I began to wonder whether this water-to-fish truth orientation is the subject of philosophical inquiry, and indeed it is. That’s why I’m reading Truth and Ontology by Trenton Merricks. “Ontology” is the field of philosophy concerned with being, existence, and reality, which sounds too broad to be helpful, but it’s not, it’s really concerned with, in this instance, whether truth is so inextricably bound up with the fact of existence that it is inseparable, and if so what does that tell us about reality. Traditional philosophy on this question held (and here I’m of course greatly simplifying) that the orientation to truth implies a Truthmaker, and of course Christians say the Truthmaker is God. Merricks is giving this background on the way to trying to disprove this traditional point of view, but so far I don’t think he’s pulling it off.

Mind-ism

I mentioned there are other camps besides Christian, atheist, and agnostic. I’m thinking of all the other religious or quasi-religious (lifestyle-only) belief systems. Some of them differ from orthodox Christianity only in particulars, by which I mean they don’t abandon an objectively-real God, but they differ on the nature of that God and of His revelation. Here I’m thinking of Islam and Mormonism, for examples.

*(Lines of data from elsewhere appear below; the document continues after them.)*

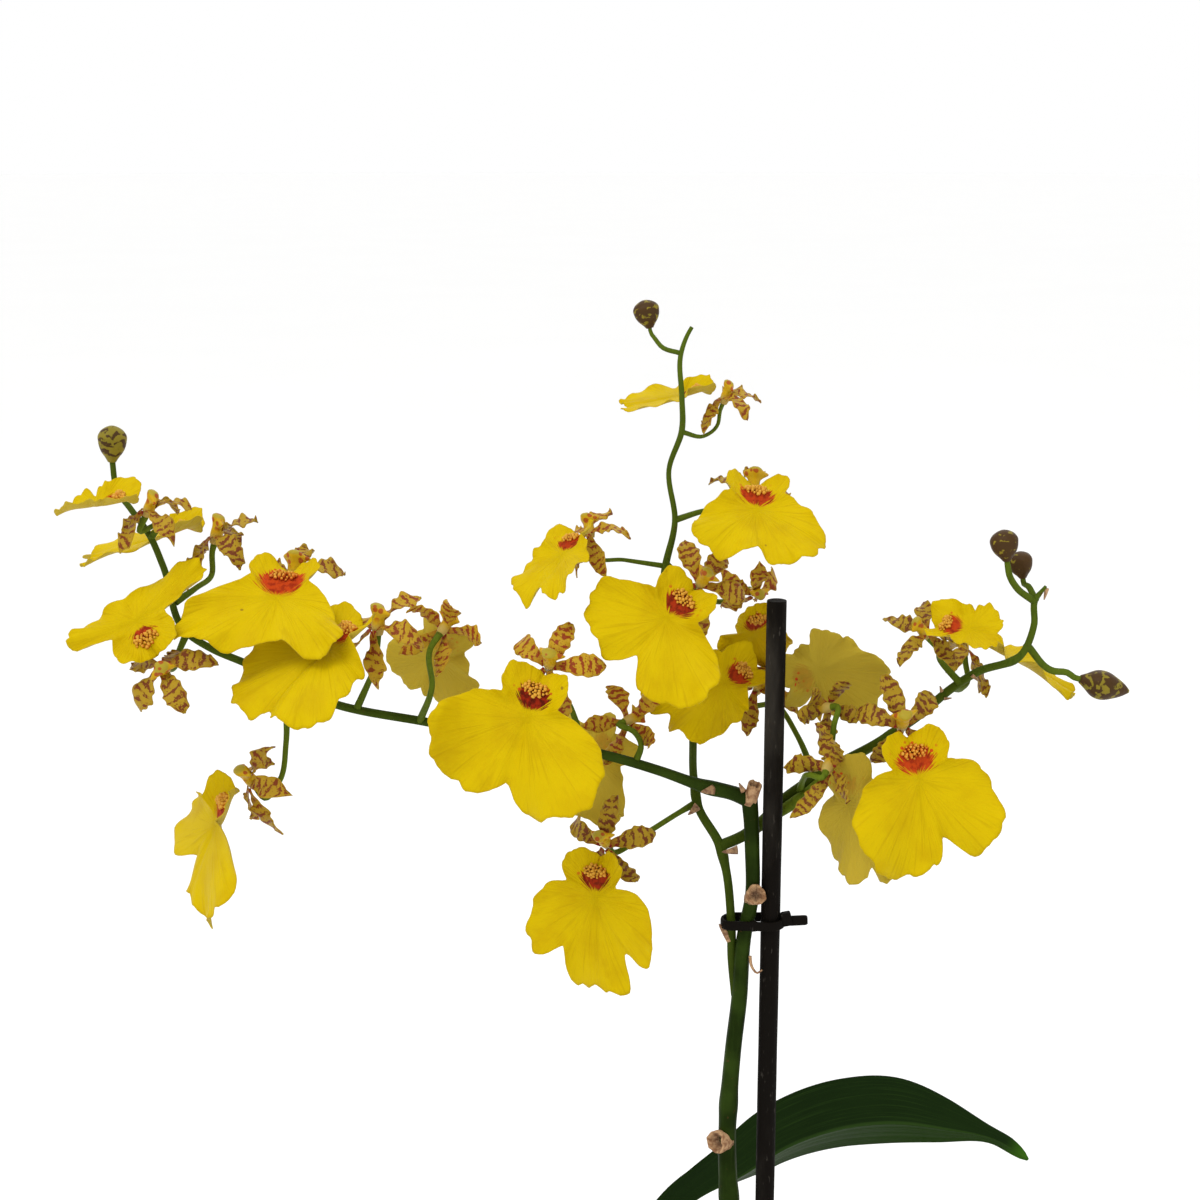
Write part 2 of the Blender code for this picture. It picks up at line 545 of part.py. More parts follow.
def make_bud(name, bud, where, finish):
    """A pointed egg with three folded-sepal ridges, its rings widening and closing along it."""
    foot, tip = bud_ends(bud)
    turn = (tip - foot).to_track_quat("Z", "Y").to_matrix()
    bm = bmesh.new()
    rings = []
    for s, width in ((0, 0.34), (0.2, 0.66), (0.45, 0.94), (0.72, 1.0), (0.92, 0.66), (1.0, 0.3)):
        ring = []
        for i in range(9):
            a = 2 * pi * i / 9
            reach = bud["radius"] * MM * width * (1 + 0.06 * cos(3 * a) * sin(pi * s))
            spot = Vector((reach * cos(a), reach * sin(a), s * bud["length"] * MM))
            ring.append(bm.verts.new(foot + turn @ spot))
        rings.append(ring)
    for low, high in zip(rings, rings[1:]):
        for i in range(9):
            bm.faces.new((low[i], low[(i + 1) % 9], high[(i + 1) % 9], high[i]))
    bm.faces.new(list(reversed(rings[0])))
    bm.faces.new(rings[-1])
    mesh = bpy.data.meshes.new(name)
    bm.to_mesh(mesh)
    bm.free()
    return add(name, mesh, where, finish)


def turned(name, profile, steps, where, finish):
    """A profile of (radius, height), outer side first and downward, turned about Z."""
    bm = bmesh.new()
    verts = [bm.verts.new((radius, 0, height)) for radius, height in profile]
    for low, high in zip(verts, verts[1:]):
        bm.edges.new((low, high))
    mesh = bpy.data.meshes.new(name)
    bm.to_mesh(mesh)
    bm.free()
    thing = add(name, mesh, where, finish)
    screw = thing.modifiers.new("turn", "SCREW")
    screw.steps = steps
    screw.render_steps = steps
    screw.use_merge_vertices = True
    screw.merge_threshold = 1e-5
    return thing


def cutter(name, mesh, cutters):
    thing = add(name, mesh, cutters)
    thing.hide_render = True
    thing.display_type = "WIRE"
    return thing


def cut(thing, tool):
    hole = thing.modifiers.new(tool.name, "BOOLEAN")
    hole.operation = "DIFFERENCE"
    hole.object = tool


def prism(name, place, half, turn, low, high, cutters, sides=12):
    """An upright elliptical cutter."""
    bm = bmesh.new()
    bmesh.ops.create_cone(bm, cap_ends=True, segments=sides, radius1=1, radius2=1, depth=1)
    scale = Matrix.Diagonal((half[0], half[1], high - low, 1))
    move = Matrix.Translation((place[0], place[1], (low + high) / 2))
    bmesh.ops.transform(bm, matrix=move @ Matrix.Rotation(turn, 4, "Z") @ scale, verts=bm.verts[:])
    mesh = bpy.data.meshes.new(name)
    bm.to_mesh(mesh)
    bm.free()
    return cutter(name, mesh, cutters)


def make_pot(where, cutters, finish):
    wall, step = POT_WALL, POT_RIM_STEP
    under_rim = POT_HEIGHT - POT_RIM_HEIGHT
    slope = (POT_TOP_RADIUS - step - POT_BASE_RADIUS) / under_rim
    side = POT_BASE_RADIUS + slope * under_rim
    profile = (
        (POT_TOP_RADIUS - wall, POT_HEIGHT),
        (POT_TOP_RADIUS, POT_HEIGHT),
        (POT_TOP_RADIUS - 0.4 * MM, under_rim),
        (side, under_rim),
        (POT_BASE_RADIUS, 0),
        (0, 0),
        (0, wall),
        (POT_BASE_RADIUS - wall, wall),
        (side - wall, under_rim - wall),
        (POT_TOP_RADIUS - wall, POT_HEIGHT),
    )
    pot = turned("pot", profile, 28, where, finish)
    for number in range(4):
        a = pi / 4 + number * pi / 2
        spot = (DRAIN_CIRCLE * cos(a), DRAIN_CIRCLE * sin(a))
        hole = prism(f"drain_{number}", spot, (DRAIN_RADIUS, DRAIN_RADIUS), 0,
                     -5 * MM, 6 * MM, cutters, 12)
        cut(pot, hole)
    return pot


def pot_inside(height):
    """The pot's inner radius at a height."""
    under_rim = POT_HEIGHT - POT_RIM_HEIGHT
    side = POT_TOP_RADIUS - POT_RIM_STEP
    if height <= under_rim - POT_WALL:
        share = (height - POT_WALL) / (under_rim - 2 * POT_WALL)
        return POT_BASE_RADIUS - POT_WALL + share * (side - POT_BASE_RADIUS)
    share = (height - under_rim + POT_WALL) / (POT_RIM_HEIGHT + POT_WALL)
    return side - POT_WALL + share * POT_RIM_STEP


def make_bark(where, cutters, finish):
    """The bark mix: a frustum that fills the pot, its top raised in chunks, with plain holes."""
    around = 20
    floor = POT_WALL + GAP
    rim = BARK_LEVEL - 3 * MM
    bm = bmesh.new()
    rings = []
    for share in (0.2, 0.4, 0.6, 0.8):
        ring = []
        for i in range(around):
            a = 2 * pi * (i + 0.5 * (round(share * 5) % 2)) / around
            lump = sin(5 * a + 9 * share) * cos(3 * a - 14 * share) + 0.5 * sin(11 * a + 20 * share)
            reach = share * pot_inside(rim)
            height = BARK_LEVEL + BARK_RELIEF * lump * 0.6
            ring.append(bm.verts.new((reach * cos(a), reach * sin(a), height)))
        rings.append(ring)
    for height in (rim, floor):
        reach = pot_inside(height) - 0.5 * MM
        rings.append([bm.verts.new((reach * cos(2 * pi * i / around),
                                    reach * sin(2 * pi * i / around), height))
                      for i in range(around)])
    top = bm.verts.new((0, 0, BARK_LEVEL))
    for i in range(around):
        bm.faces.new((top, rings[0][i], rings[0][(i + 1) % around]))
    for inner, outer in zip(rings, rings[1:]):
        for i in range(around):
            j = (i + 1) % around
            bm.faces.new((inner[i], outer[i], outer[j], inner[j]))
    bm.faces.new(rings[-1])
    bmesh.ops.triangulate(bm, faces=bm.faces[:])
    bmesh.ops.recalc_face_normals(bm, faces=bm.faces[:])
    mesh = bpy.data.meshes.new("bark_mix")
    bm.to_mesh(mesh)
    bm.free()
    bark = add("bark_mix", mesh, where, finish, smooth=False)
    floor_of_hole = BARK_LEVEL - HOLE_DEPTH
    above = BARK_LEVEL + 20 * MM
    for name, bulb in BULBS.items():
        half = [(side + 0.8) * MM for side in bulb["half"]]
        place = [side * MM for side in bulb["place"]]
        cut(bark, prism(name + "_hole", place, half, radians(bulb["turn"]), floor_of_hole,
                        above, cutters))
    foot = seen(*STEMS["main"][0][:3])
    cut(bark, prism("stem_hole", (foot.x + 1 * MM, foot.y), (3.2 * MM, 3.2 * MM), 0,
                    floor_of_hole, above, cutters, 12))
    reach = STAKE_RADIUS + GAP
    cut(bark, prism("stake_hole", STAKE_PLACE, (reach, reach), 0, STAKE_FOOT - GAP, above,
                    cutters, 12))
    return bark


def make_bulb(name, bulb, where, finish):
    """A flattened tapering bulb: elliptical rings, with ribs, up to a blunt top."""
    foot = BARK_LEVEL - HOLE_DEPTH + GAP
    turn = radians(bulb["turn"])
    bm = bmesh.new()
    rings = []
    for share, width in BULB_PROFILE:
        ring = []
        for i in range(16):
            a = 2 * pi * i / 16
            rib = 1 - 0.04 * (i % 2)
            x = bulb["half"][0] * MM * width * rib * cos(a)
            y = bulb["half"][1] * MM * width * rib * sin(a)
            ring.append(bm.verts.new((bulb["place"][0] * MM + x * cos(turn) - y * sin(turn),
                                      bulb["place"][1] * MM + x * sin(turn) + y * cos(turn),
                                      foot + bulb["height"] * MM * share)))
        rings.append(ring)
    for low, high in zip(rings, rings[1:]):
        for i in range(16):
            j = (i + 1) % 16
            bm.faces.new((low[i], low[j], high[j], high[i]))
    bm.faces.new(list(reversed(rings[0])))
    bm.faces.new(rings[-1])
    mesh = bpy.data.meshes.new(name)
    bm.to_mesh(mesh)
    bm.free()
    return add(name, mesh, where, finish)


def bulb_top(name, side):
    bulb = BULBS[name]
    height = BARK_LEVEL - HOLE_DEPTH + GAP + bulb["height"] * MM
    return Vector((bulb["place"][0] * MM + side * MM, bulb["place"][1] * MM, height + GAP))


def make_leaf(name, points, widths, roll, fold, where, finish):
    """A strap leaf: the midrib is a smooth path, and each half a folded strip of its width."""
    path, share = rounded(points, [i / (len(points) - 1) for i in range(len(points))], 2)
    bm = bmesh.new()
    rows = []
    for i, (spot, s) in enumerate(zip(path, share)):
        ahead = (path[min(i + 1, len(path) - 1)] - path[max(i - 1, 0)]).normalized()
        level = ahead.cross(Vector((0, 0, 1)))
        level = level.normalized() if level.length > 0.05 else Vector((0, -1, 0))
        over = level.cross(ahead)
        turn = radians(roll(s))
        side = cos(turn) * level + sin(turn) * over
        front = ahead.cross(side)
        front = -front if front.dot(over * cos(turn) - level * sin(turn)) < 0 else front
        width = float(np.interp(s, *zip(*widths))) * MM
        crease = radians(fold(s))
        row = [spot + width * w * (cos(crease) * side * sign + sin(crease) * front)
               for sign, w in ((-1, 1), (1, 0), (1, 1))]
        rows.append([bm.verts.new(place) for place in row])
    for low, high in zip(rows, rows[1:]):
        for k in range(2):
            bm.faces.new((low[k], low[k + 1], high[k + 1], high[k]))
    bmesh.ops.triangulate(bm, faces=bm.faces[:])
    mesh = bpy.data.meshes.new(name)
    bm.to_mesh(mesh)
    bm.free()
    thing = add(name, mesh, where, finish)
    wall = thing.modifiers.new("wall", "SOLIDIFY")
    wall.thickness = LEAF_THICKNESS
    wall.offset = 0
    return thing


def arching(leaf):
    """The midrib of a leaf that rises from its bulb and arches over."""
    foot = bulb_top(leaf["foot"], leaf["side"])
    heading = radians(leaf["heading"])
    path = [foot]
    slope = radians(80)
    steps = 7
    place = foot
    for step in range(steps):
        stride = leaf["length"] * MM / steps
        out = stride * cos(slope)
        place = place + Vector((out * cos(heading), out * sin(heading), stride * sin(slope)))
        path.append(place)
        slope -= radians((80 + leaf["rise"]) / steps)
    return path


def make_stake(where, finish):
    bm = bmesh.new()
    bmesh.ops.create_cone(bm, cap_ends=True, segments=12, radius1=STAKE_RADIUS,
                          radius2=STAKE_RADIUS, depth=STAKE_TOP - STAKE_FOOT)
    middle = Vector((*STAKE_PLACE, (STAKE_TOP + STAKE_FOOT) / 2))
    bmesh.ops.translate(bm, vec=middle, verts=bm.verts[:])
    mesh = bpy.data.meshes.new("stake")
    bm.to_mesh(mesh)
    bm.free()
    return add("stake", mesh, where, finish)


def make_tie(where, finish):
    """A flat band round the stake and both stems, with its knot and tail: the outline goes round
    two circles, one about the stake and one about the stems."""
    outline = []
    for end, start_angle in (("stake", -pi / 2), ("stems", pi / 2)):
        x, y, radius = (value * MM for value in TIE[end])
        for i in range(8):
            a = start_angle + pi * i / 7
            outline.append((x + radius * cos(a), y + radius * sin(a)))
    low = TIE["level"] * MM - TIE["wide"] * MM / 2
    bm = bmesh.new()
    rings = []
    for height in (low, low + TIE["wide"] * MM):
        rings.append([bm.verts.new((x, y, height)) for x, y in outline])
    count = len(outline)
    for i in range(count):
        j = (i + 1) % count
        bm.faces.new((rings[0][i], rings[0][j], rings[1][j], rings[1][i]))
    mesh = bpy.data.meshes.new("band")
    bm.to_mesh(mesh)
    bm.free()
    band = add("band", mesh, where)
    wall = band.modifiers.new("wall", "SOLIDIFY")
    wall.thickness = TIE["thick"] * MM
    wall.offset = 1
    meshes = [solid_of(band)]
    for place, size in (TIE["knot"], TIE["tail"]):
        bm = bmesh.new()
        bmesh.ops.create_cube(bm, size=1)
        bmesh.ops.scale(bm, vec=[side * MM for side in size], verts=bm.verts[:])
        bmesh.ops.translate(bm, vec=[side * MM for side in place], verts=bm.verts[:])
        mesh = bpy.data.meshes.new("knot")
        bm.to_mesh(mesh)
        bm.free()
        meshes.append(mesh)
    return union("tie", meshes, where, finish)


def main():
    made = start()
    where, cutters = made["oncidium_orchid"], made["cutters"]
    yellow = material("petal_yellow", (0.72, 0.50, 0.01), 0.5)
    striped = material("tepal_brown", (0.45, 0.25, 0.05), 0.5)
    green = material("stem_green", (0.05, 0.12, 0.03), 0.45)
    leaf_green = material("leaf_green", (0.03, 0.08, 0.015), 0.4)
    bulb_green = material("bulb_green", (0.12, 0.22, 0.05), 0.45)
    bud_olive = material("bud_olive", (0.25, 0.22, 0.04), 0.5)
    black = material("stake_black", (0.015, 0.014, 0.013), 0.6)
    terracotta = material("pot_plastic", (0.36, 0.14, 0.07), 0.45)
    bark = material("bark_brown", (0.12, 0.06, 0.03), 0.9)
    make_pot(where, cutters, terracotta)
    make_bark(where, cutters, bark)
    make_stake(where, black)
    make_tie(where, black)
    make_flower_stem(where, green)
    for name, bulb in BULBS.items():
        make_bulb(name, bulb, where, bulb_green)
    seen_part = [seen(*spot) for spot in LEAF_A_SEEN]
    foot = bulb_top("pseudobulb_a", -2)
    make_leaf("leaf_a", [foot, foot + Vector((0, 3, 34)) * MM, *seen_part], LEAF_A_WIDTHS,
              lambda s: 30 + 55 * min(1, s / 0.4), lambda s: 40 - 15 * s, where, leaf_green)
    for name, leaf in LEAVES.items():
        widths = [(s, share * leaf["half"]) for s, share in LEAF_WIDTHS]
        make_leaf(name, arching(leaf), widths, lambda s: 10 * sin(5 * s), lambda s: 45 - 30 * s,
                  where, leaf_green)
    for name, bud in BUDS.items():
        make_bud(name, bud, where, bud_olive)
    for name, bloom in BLOOMS.items():
        make_lip(name + "_lip", bloom, where, yellow)
        make_petals(name + "_petals", bloom, where, striped)


main()
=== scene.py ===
import bmesh
import bpy
import numpy as np
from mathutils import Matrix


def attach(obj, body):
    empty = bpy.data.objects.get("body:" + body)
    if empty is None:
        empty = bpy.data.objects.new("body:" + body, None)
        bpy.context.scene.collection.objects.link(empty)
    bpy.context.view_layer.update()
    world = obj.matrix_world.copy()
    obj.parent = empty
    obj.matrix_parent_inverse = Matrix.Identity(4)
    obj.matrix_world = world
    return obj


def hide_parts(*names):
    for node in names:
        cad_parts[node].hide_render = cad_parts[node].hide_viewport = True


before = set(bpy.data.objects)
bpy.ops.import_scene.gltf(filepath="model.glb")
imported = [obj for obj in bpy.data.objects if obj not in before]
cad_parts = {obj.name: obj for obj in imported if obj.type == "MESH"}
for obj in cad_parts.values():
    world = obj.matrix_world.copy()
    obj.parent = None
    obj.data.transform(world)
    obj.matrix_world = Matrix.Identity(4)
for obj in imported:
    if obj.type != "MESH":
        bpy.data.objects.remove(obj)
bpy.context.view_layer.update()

mm = 0.001
barkHoleFloor = 81.3  # millimetres above the pot's foot: where stem and bulbs stand in the bark

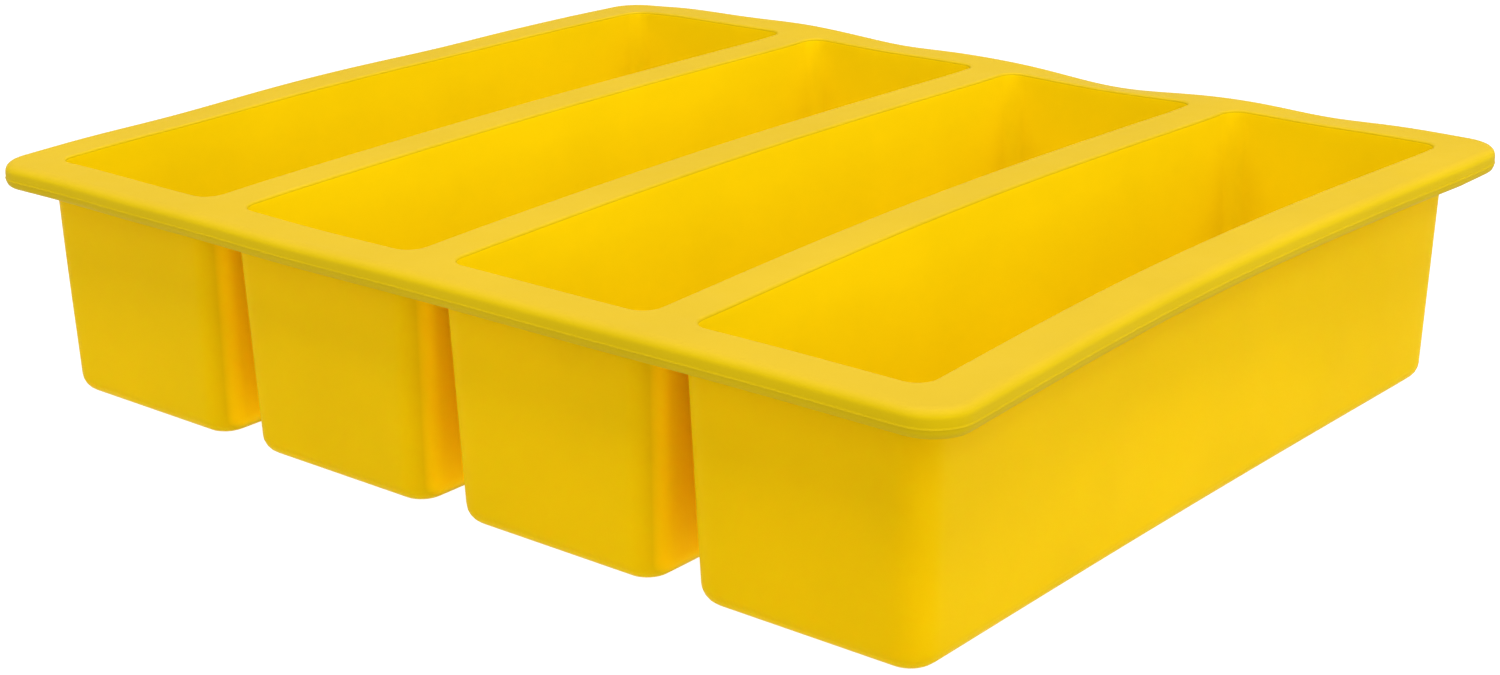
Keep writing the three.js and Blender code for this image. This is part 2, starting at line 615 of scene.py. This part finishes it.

But then what about the vast range of religions we lump together as “eastern religions,” such as the various Hindu beliefs, Taoism, Buddhism, and so on? These are neatly summarized in Gregory Koukl’s book The Story of Reality. He distinguishes those beliefs from Christianity by calling them “Mind-ism.” A common element to them is the belief that mind is the greater reality to matter, such that physical reality (and our own physical life) is in a sense illusory. There’s more to it, to be sure, but the main point is that it eliminates what we think of as God and replaces Him with a kind of ambient energy that pervades physical things. It seems like a can-kicking dead end, to me.

Postmodern “Christianity”

I think this Mind-ism is particularly relevant to modern America because many who continue to call themselves “Christian” have actually adopted a form of this Mind-ism. I’m thinking here of those who follow the “liberal” branch of the schism in 20th-century Protestantism. That schism did not result in a new confession of faith, as previous schisms have, because the beliefs undermine the very concept of a confession of faith. Liberal Protestantism first held that hard principles of orthodox Christianity could be softened by interpretation, and subsequently, through the corrosive influence of postmodernism in the culture, began to hold that there are no hard principles anyway.

So we’re all really Zen Buddhists now, they must feel. This helps to explain why ostensible Christians write off bedrock beliefs of Christianity or their denomination as merely “my tradition.” Christian doctrines like Creation, immanence, Advent, Messiah, Resurrection, Ascension, and Second Coming are, on this view, historical artefacts only.